Tybalt’s first line to Romeo is quite sarcastic and ironic: “The love I bear thee can afford no better term than this: thou art a villain.” He begins with the word “love” which is an affectionate term, however he ends with “villain” which dramatically increases the tension because it is such a strong insult that one is honour-bound to duel having been called a “villain”. However Romeo has to respond with “love”. This is an example of dramatic irony, which Shakespeare uses throughout the scene because the audience knows that Romeo is married to Juliet and has to respect her cousin, however the other characters in the scene do not know this so cannot understand Romeo’s response. Tybalt is enraged by this and calls Romeo “boy” which is a contemptuous word and increases the tension because the audience expects a response from Romeo. However, in contrast, Romeo politely calls Tybalt “good Capulet,” and once again responds with “love” and alludes to the fact that he and Juliet, Tybalt’s cousin, are married. “Capulet, which name I tender as dearly as mine own.”
Tybalt does not respond to this for it is Mercutio who talks next. Mercutio is still looking for a duel and he believes his friend is backing down from a duel, which would be very cowardly and not looked well upon. Mercutio uses the phrase “Alla stoccata” which is a sword fighting term, implying that Tyblat only fights ‘by the book’. Mercutio talks in short sentences, increasing the pace and the tension and Tyblat replies curtly as well. Romeo then tries to stop the fight, and he too talks in short sentences with exclamations showing his desperation and panic and increasing the pace and excitement of the scene. He then reminds the audience that the Prince has forbidden fighting in the streets. This increases the tension because the audience knows that if they are caught they will be sentenced to death.

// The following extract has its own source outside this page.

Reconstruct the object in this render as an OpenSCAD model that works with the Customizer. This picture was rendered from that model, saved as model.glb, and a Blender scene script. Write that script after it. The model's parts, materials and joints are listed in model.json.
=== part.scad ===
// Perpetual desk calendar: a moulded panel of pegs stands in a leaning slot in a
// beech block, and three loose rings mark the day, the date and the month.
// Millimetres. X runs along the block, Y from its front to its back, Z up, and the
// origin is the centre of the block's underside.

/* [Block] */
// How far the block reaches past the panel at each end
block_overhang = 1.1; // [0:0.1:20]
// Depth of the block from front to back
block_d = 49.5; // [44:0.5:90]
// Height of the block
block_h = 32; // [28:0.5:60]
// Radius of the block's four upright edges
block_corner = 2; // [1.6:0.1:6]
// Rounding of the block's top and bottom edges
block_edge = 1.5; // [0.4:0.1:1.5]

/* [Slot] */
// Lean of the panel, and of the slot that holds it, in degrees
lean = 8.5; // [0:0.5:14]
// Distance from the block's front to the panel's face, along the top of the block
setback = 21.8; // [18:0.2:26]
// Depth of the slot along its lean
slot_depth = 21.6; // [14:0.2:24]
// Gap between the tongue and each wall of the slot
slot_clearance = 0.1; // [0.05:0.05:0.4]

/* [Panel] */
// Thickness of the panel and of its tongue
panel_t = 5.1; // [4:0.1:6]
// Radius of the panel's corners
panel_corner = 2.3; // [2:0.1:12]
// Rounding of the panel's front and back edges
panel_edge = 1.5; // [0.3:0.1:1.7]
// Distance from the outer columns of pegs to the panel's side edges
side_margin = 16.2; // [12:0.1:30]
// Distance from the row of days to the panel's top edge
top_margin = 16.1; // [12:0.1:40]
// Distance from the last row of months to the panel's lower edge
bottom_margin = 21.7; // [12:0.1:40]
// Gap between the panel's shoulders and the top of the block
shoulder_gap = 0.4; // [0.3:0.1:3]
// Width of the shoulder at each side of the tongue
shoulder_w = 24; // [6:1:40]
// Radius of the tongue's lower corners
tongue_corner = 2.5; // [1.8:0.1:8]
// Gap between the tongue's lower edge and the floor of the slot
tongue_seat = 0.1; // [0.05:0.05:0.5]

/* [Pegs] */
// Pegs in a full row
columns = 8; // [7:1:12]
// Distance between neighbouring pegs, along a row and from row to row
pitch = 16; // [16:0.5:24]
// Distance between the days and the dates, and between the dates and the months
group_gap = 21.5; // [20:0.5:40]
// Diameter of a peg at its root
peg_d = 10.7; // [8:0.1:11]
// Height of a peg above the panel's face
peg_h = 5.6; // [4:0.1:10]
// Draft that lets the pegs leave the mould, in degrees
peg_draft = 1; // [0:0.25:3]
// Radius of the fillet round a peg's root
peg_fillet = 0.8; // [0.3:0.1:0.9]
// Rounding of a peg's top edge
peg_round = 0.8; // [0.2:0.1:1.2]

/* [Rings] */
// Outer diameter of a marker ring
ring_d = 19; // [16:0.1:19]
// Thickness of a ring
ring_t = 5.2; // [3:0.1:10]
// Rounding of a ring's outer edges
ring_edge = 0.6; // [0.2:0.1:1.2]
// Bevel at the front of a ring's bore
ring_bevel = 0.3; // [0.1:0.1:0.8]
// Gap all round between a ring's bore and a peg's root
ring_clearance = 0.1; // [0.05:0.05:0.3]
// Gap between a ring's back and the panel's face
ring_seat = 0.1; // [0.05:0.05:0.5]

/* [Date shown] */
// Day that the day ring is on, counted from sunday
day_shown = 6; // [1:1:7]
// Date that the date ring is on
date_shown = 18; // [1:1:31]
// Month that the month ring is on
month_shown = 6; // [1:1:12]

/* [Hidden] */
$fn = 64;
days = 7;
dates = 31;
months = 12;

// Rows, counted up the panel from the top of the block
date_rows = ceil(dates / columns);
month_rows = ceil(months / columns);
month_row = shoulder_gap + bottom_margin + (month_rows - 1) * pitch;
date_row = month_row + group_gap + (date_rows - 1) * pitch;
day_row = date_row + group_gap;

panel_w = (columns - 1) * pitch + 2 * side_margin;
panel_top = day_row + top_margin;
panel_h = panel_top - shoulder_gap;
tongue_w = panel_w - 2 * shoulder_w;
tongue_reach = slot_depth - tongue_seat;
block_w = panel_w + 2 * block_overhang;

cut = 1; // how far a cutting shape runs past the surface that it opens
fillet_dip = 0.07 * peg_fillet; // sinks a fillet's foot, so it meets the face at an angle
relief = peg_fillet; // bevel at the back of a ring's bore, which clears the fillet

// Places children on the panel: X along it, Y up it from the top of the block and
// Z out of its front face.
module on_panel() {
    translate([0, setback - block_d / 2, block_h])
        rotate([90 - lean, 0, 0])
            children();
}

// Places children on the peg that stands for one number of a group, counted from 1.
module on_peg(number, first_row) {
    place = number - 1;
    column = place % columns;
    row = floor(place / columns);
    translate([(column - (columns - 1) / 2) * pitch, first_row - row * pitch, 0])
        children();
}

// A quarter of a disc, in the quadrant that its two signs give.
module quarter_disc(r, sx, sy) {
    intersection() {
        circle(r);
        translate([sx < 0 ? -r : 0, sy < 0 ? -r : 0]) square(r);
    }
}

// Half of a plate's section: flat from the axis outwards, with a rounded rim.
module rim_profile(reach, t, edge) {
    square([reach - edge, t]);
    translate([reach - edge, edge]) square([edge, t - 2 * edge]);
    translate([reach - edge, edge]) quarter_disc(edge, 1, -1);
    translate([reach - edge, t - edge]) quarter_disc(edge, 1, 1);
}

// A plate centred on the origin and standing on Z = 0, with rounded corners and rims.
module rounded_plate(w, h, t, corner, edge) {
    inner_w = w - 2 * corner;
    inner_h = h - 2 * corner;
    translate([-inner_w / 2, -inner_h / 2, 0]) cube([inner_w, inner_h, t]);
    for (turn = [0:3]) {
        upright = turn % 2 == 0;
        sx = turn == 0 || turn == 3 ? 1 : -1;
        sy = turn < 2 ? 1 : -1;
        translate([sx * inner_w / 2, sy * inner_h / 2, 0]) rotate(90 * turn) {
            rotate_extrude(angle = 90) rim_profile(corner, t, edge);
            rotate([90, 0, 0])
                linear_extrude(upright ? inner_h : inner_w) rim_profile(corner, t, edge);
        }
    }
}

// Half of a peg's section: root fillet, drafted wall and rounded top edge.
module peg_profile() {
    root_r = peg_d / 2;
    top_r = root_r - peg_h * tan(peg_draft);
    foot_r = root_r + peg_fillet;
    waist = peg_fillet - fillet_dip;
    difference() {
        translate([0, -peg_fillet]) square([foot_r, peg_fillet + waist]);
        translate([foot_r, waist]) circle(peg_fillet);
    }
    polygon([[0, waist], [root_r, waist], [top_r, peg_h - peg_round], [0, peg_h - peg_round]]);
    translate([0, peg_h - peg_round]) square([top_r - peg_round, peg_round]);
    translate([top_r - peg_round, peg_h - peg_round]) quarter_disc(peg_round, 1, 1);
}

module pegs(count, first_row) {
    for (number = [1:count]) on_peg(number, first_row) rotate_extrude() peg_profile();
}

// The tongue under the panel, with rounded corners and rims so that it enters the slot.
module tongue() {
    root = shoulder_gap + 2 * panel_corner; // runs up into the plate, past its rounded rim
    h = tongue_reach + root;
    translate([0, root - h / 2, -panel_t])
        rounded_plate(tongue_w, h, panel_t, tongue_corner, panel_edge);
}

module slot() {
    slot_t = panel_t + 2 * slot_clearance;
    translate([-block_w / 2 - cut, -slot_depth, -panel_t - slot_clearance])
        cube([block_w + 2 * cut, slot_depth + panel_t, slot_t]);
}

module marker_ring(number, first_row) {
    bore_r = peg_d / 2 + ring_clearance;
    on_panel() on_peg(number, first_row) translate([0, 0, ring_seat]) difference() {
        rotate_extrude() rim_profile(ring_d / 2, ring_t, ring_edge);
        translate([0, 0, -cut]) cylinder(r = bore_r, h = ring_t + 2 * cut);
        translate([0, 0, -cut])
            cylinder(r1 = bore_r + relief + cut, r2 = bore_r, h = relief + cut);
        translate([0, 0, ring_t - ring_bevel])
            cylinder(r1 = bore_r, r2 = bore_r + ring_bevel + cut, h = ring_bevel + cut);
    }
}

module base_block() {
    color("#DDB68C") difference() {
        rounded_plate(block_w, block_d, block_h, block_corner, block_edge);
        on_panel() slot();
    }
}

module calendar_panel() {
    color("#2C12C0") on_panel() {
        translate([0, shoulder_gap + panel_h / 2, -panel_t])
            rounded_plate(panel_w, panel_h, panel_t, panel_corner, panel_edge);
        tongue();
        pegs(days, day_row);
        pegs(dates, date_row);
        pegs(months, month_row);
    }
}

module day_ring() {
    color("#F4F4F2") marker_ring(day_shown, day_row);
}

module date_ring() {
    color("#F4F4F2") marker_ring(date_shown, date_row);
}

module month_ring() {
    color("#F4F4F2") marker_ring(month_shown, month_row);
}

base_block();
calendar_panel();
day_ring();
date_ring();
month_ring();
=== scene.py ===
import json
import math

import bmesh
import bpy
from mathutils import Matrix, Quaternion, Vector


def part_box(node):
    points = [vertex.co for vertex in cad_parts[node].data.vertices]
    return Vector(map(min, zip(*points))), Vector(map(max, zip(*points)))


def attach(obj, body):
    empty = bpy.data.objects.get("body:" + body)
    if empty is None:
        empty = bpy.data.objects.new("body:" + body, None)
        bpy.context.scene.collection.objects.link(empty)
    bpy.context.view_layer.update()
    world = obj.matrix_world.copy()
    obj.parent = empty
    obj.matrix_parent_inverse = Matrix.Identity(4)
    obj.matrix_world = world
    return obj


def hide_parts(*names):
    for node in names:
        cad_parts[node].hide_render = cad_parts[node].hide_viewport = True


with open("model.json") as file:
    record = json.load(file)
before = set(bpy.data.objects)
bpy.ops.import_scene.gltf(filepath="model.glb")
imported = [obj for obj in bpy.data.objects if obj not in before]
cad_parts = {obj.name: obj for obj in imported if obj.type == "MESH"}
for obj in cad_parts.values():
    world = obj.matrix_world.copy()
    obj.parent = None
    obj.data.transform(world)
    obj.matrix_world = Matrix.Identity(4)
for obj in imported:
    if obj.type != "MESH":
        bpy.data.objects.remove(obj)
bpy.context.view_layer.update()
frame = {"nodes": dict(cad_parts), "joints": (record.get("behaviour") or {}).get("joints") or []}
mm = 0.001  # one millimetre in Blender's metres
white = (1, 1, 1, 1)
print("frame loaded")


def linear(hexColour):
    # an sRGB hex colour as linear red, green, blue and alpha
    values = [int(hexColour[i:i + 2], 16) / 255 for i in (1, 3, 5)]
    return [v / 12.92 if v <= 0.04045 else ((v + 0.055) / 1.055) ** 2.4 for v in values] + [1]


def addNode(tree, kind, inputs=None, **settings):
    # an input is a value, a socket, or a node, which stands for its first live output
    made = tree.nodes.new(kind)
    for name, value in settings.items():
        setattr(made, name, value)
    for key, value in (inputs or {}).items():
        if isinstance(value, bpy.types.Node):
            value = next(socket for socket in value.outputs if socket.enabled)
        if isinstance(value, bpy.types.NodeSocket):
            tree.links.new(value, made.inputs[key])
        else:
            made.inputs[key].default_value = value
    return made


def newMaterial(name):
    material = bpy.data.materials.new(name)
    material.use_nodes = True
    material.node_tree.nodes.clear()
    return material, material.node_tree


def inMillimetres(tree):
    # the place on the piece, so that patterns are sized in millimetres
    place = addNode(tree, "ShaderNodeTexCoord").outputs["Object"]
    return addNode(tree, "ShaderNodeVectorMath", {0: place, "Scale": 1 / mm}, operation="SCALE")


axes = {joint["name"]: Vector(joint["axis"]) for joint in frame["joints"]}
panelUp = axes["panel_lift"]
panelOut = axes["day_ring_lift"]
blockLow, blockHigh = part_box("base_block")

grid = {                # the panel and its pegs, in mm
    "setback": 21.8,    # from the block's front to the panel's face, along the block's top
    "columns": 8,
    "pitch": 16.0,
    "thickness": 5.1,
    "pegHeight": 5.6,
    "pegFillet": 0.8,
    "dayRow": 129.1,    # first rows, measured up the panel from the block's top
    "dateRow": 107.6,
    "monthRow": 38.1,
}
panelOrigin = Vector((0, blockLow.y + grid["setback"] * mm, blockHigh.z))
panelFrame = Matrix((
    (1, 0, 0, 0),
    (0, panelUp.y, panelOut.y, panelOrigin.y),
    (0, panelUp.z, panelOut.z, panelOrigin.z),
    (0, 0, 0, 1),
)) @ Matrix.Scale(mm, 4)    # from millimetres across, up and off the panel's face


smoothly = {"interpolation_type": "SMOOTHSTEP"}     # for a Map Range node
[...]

Mercutio is injured in the fight and Tybalt leaves. For a moment the tension is slackened because the audience is not sure how badly Mercutio is hurt because none of the other characters are taking him seriously as he does not take most things seriously. When Romeo says that Mercutio can’t be hurt too badly, “Courage, man. The hurt cannot be much.” Mercutio responds with sarcasm, “No, ’tis not as deep as a well.” He is still talking jokingly and playing on words “Ask for me tomorrow, and you shall find me a grave man.” Which serves to intensify the tragedy of his death by contrasting it with the humour. Mercutio blames his hurt on both houses and curses them three times “A plague a’both your houses.” This is a serious thing to people living at this time because they put a lot of merit in superstitions and curses, especially from a dying man would be seen to be very serious. This intensifies the tension and suspense because it is a warning of what is to come and the audience knows something terrible is sure to happen. The audience feels that Romeo is bound to avenge Mercutio’s death so another duel is going to happen.

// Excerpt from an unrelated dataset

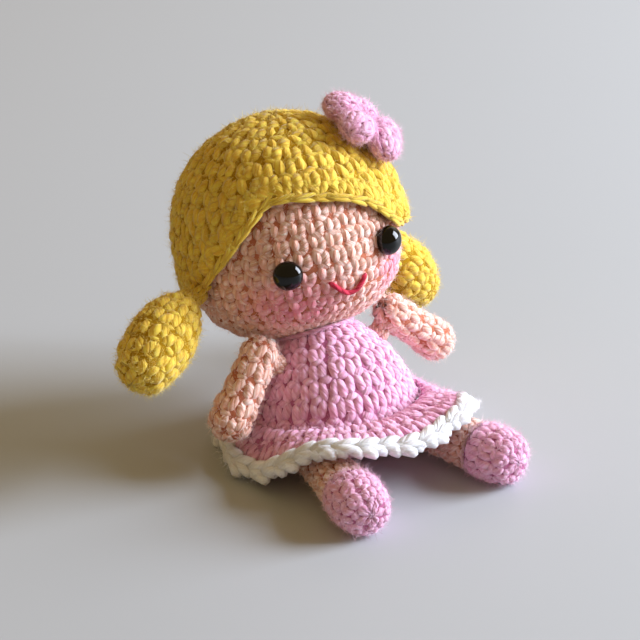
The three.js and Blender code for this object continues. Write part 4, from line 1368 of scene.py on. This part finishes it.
class DOLL_OT_filling(bpy.types.Operator):
    """Pull the fibre filling into loose lumps and finish the washers"""

    bl_idname = "doll.filling"
    bl_label = "Filling"

    def execute(self, context):
        fluff = plain_material("polyester fibre filling", linear("#f6f4f0"), linear("#dedad4"), 900.0, 0.95)
        tufts = bpy.data.textures.new("tufts", "CLOUDS")
        tufts.noise_scale = 2.5 * MM
        for name, body in (
            ("head_stuffing", "head"),
            ("body_stuffing", "torso"),
            *((f"{limb}_stuffing_{side}", f"{side}_{limb}") for limb in ("arm", "leg") for side in SIDES),
        ):
            made = new_object(name.replace("stuffing", "filling"), frame["nodes"][name].data.copy(), fluff)
            clean(made, weld=True, outward=False)
            even = made.modifiers.new("even", "REMESH")
            even.mode = "VOXEL"
            even.voxel_size = 0.8 * MM
            tuft = made.modifiers.new("tufts", "DISPLACE")
            tuft.texture = tufts
            tuft.strength = -0.8 * MM
            tuft.mid_level = 0.0
            apply_modifiers(made)
            finish_piece(made, body, [name])
        moulded = plastic_material("moulded washer plastic", linear("#e9e9e6"), 0.4, 300.0)
        for side in SIDES:
            washer = frame["nodes"][f"eye_washer_{side}"]
            for slot in washer.material_slots:
                slot.material = moulded
        return {"FINISHED"}


class DOLL_OT_stage(bpy.types.Operator):
    """Set the camera, the window light and the floor"""

    bl_idname = "doll.stage"
    bl_label = "Stage"

    def execute(self, context):
        scene = context.scene
        stage = scene.doll_stage
        tones = scene.doll_colours
        target = Vector((1 * MM, 5 * MM, 24 * MM))
        a, e = stage.azimuth, stage.elevation
        back = Vector((math.sin(a) * math.cos(e), -math.cos(a) * math.cos(e), math.sin(e)))
        camera = bpy.data.objects.new("camera", bpy.data.cameras.new("camera"))
        scene.collection.objects.link(camera)
        camera.data.lens = stage.lens
        camera.data.sensor_width = 36
        camera.data.clip_start = 0.01
        camera.location = target + back * stage.distance
        camera.rotation_mode = "QUATERNION"
        camera.rotation_quaternion = (-back).to_track_quat("-Z", "Y")
        scene.camera = camera
        right = Vector((math.cos(a), math.sin(a), 0))
        up = back.cross(right)

        def lamp(name, ways, distance, width, height, power, shade):
            light = bpy.data.lights.new(name, "AREA")
            light.shape = "RECTANGLE"
            light.size, light.size_y = width, height
            light.energy = power
            light.color = linear(shade)[:3]
            made = bpy.data.objects.new(name, light)
            scene.collection.objects.link(made)
            way = (right * ways[0] + up * ways[1] + back * ways[2]).normalized()
            made.location = target + way * distance
            made.rotation_mode = "QUATERNION"
            made.rotation_quaternion = way.to_track_quat("Z", "Y")

        lamp("window", (0.905, 0.42, 0.04), 1.1, 0.6, 0.75, stage.window_power, "#e8f0ff")
        lamp("far_window", (0.45, 0.75, -0.55), 1.6, 1.1, 0.9, stage.window_power * 0.1, "#f6f2ee")

        bpy.ops.object.select_all(action="DESELECT")
        bpy.ops.mesh.primitive_plane_add(size=1.0)
        floor = bpy.context.object
        floor.name = "floor"
        floor.data.transform(Matrix.Scale(6, 4))
        darker = [c * 0.985 for c in tones.floor[:3]] + [1]
        floor.data.materials.append(plain_material("matt painted board", list(tones.floor), darker, 8.0, 0.6))

        world = bpy.data.worlds.new("room")
        scene.world = world
        tree = empty_tree(world)
        path = add(tree, "ShaderNodeLightPath")
        seen = add(tree, "ShaderNodeBackground", {"Color": list(tones.wall), "Strength": 1.0})
        room = add(tree, "ShaderNodeBackground", {"Color": linear("#ffdca0"), "Strength": stage.sky})
        inputs = {0: path.outputs["Is Camera Ray"], 1: room.outputs[0], 2: seen.outputs[0]}
        mixed = add(tree, "ShaderNodeMixShader", inputs)
        add(tree, "ShaderNodeOutputWorld", {"Surface": mixed.outputs[0]})
        scene.view_settings.view_transform = "Standard"
        return {"FINISHED"}


class DOLL_PT_panel(bpy.types.Panel):
    """Lists the doll's pieces"""

    bl_idname = "DOLL_PT_panel"
    bl_label = "Crochet Doll"
    bl_space_type = "VIEW_3D"
    bl_region_type = "UI"
    bl_category = "Crochet Doll"

    def draw(self, context):
        for operator in OPERATORS:
            self.layout.operator(operator.bl_idname)


OPERATORS = (
    DOLL_OT_stage,
    DOLL_OT_head,
    DOLL_OT_hair,
    DOLL_OT_pigtails,
    DOLL_OT_flower,
    DOLL_OT_eyes,
    DOLL_OT_smile,
    DOLL_OT_body,
    DOLL_OT_skirt,
    DOLL_OT_arms,
    DOLL_OT_legs,
    DOLL_OT_seams,
    DOLL_OT_filling,
)
SETTINGS = {"doll_yarn": YarnSettings, "doll_colours": ColourSettings, "doll_stage": StageSettings}


def register():
    for name, settings in SETTINGS.items():
        bpy.utils.register_class(settings)
        setattr(bpy.types.Scene, name, bpy.props.PointerProperty(type=settings))
    for cls in (*OPERATORS, DOLL_PT_panel):
        bpy.utils.register_class(cls)


def unregister():
    for cls in reversed((*OPERATORS, DOLL_PT_panel)):
        bpy.utils.unregister_class(cls)
    for name, settings in SETTINGS.items():
        delattr(bpy.types.Scene, name)
        bpy.utils.unregister_class(settings)


def main():
    register()
    bpy.ops.doll.stage()
    bpy.ops.doll.head()
    bpy.ops.doll.hair()
    bpy.ops.doll.pigtails()
    bpy.ops.doll.flower()
    bpy.ops.doll.eyes()
    bpy.ops.doll.smile()
    bpy.ops.doll.body()
    bpy.ops.doll.skirt()
    bpy.ops.doll.arms()
    bpy.ops.doll.legs()
    bpy.ops.doll.seams()
    bpy.ops.doll.filling()


if __name__ == "__main__":
    main()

After Mercutio’s death Romeo’s character changes. Before he was very impulsive and childish, falling in love at the drop of a hat. He was quite a gentle character, spending most of his time writing poetry and mooning over girls. However afterwards he recognises that Juliet’s beauty and his love for her have trapped him and have stopped him doing what he was honour-bound to do. “Thy beauty hath made me effeminate.” He becomes aggressive and Shakespeare’s use of alliteration “fire-eyed fury” illustrates the destructive change in Romeo. He is now ready to fight for his honour at being called “villain” as well as to avenge Mercutio’s death and is ready to die trying. Tybalt repeats his insults of “boy” and “consort” which had angered Mercutio previously and fights with Romeo.
They fight and Romeo manages to kill Tybalt. Benvolio tells him to leave because he knows the Prince will sentence him to death if he is caught. Romeo leaves after a moment’s hesitation and Benvolio is brought before the Prince. Benvolio falters the Prince and Mercutio with words such as “noble” and “brave”. He recounts the story of events, leaving out the fact that Mercutio was the one who started the whole fight between himself and Tyblat. The tension is mounting here because the audience knows that Romeo is guilty of killing Tybalt and they know that the Prince has said that whoever is caught fighting will be killed. The tension is heightened by Lady Capulets plea for Romeo’s death. “Romeo slew Tybalt. Romeo must not live.” This is especially dramatic because it shows that the feud runs so deep that even the women are ruthless and vicious because of it.
The tension is relieved slightly when the Prince and Lord Montague reasons that Romeo killed Tybalt who would have been killed anyway by the law. The audience is given a slight moment where they can think that maybe nothing bad will happen, however the Prince then exiles Romeo on pain of death if he is caught in Verona again. This is important because he and Juliet have not yet consecrated their marriage and may not be able to now if he has to flee, and they are not able to be together.
Although the tension is less at the end of the scene, Shakespeare has maintained and built it up throughout this scene because it is the pivotal in the play. Before this scene everything seemed to be going fine, Romeo and Juliet were very much in love and had just been married. Now at the conclusion of this scene they are to be split apart and Mercutio has cursed both families. I think that the most tension was created by the use of dramatic irony, because the audience knew the reason Romeo did not want to fight but Tybalt and Mercutio did not and Romeo did not tell them. This means that the audience feels very tense and may feel like they want to tell Tybalt and Mercutio the reason for Romeo’s submission but cannot.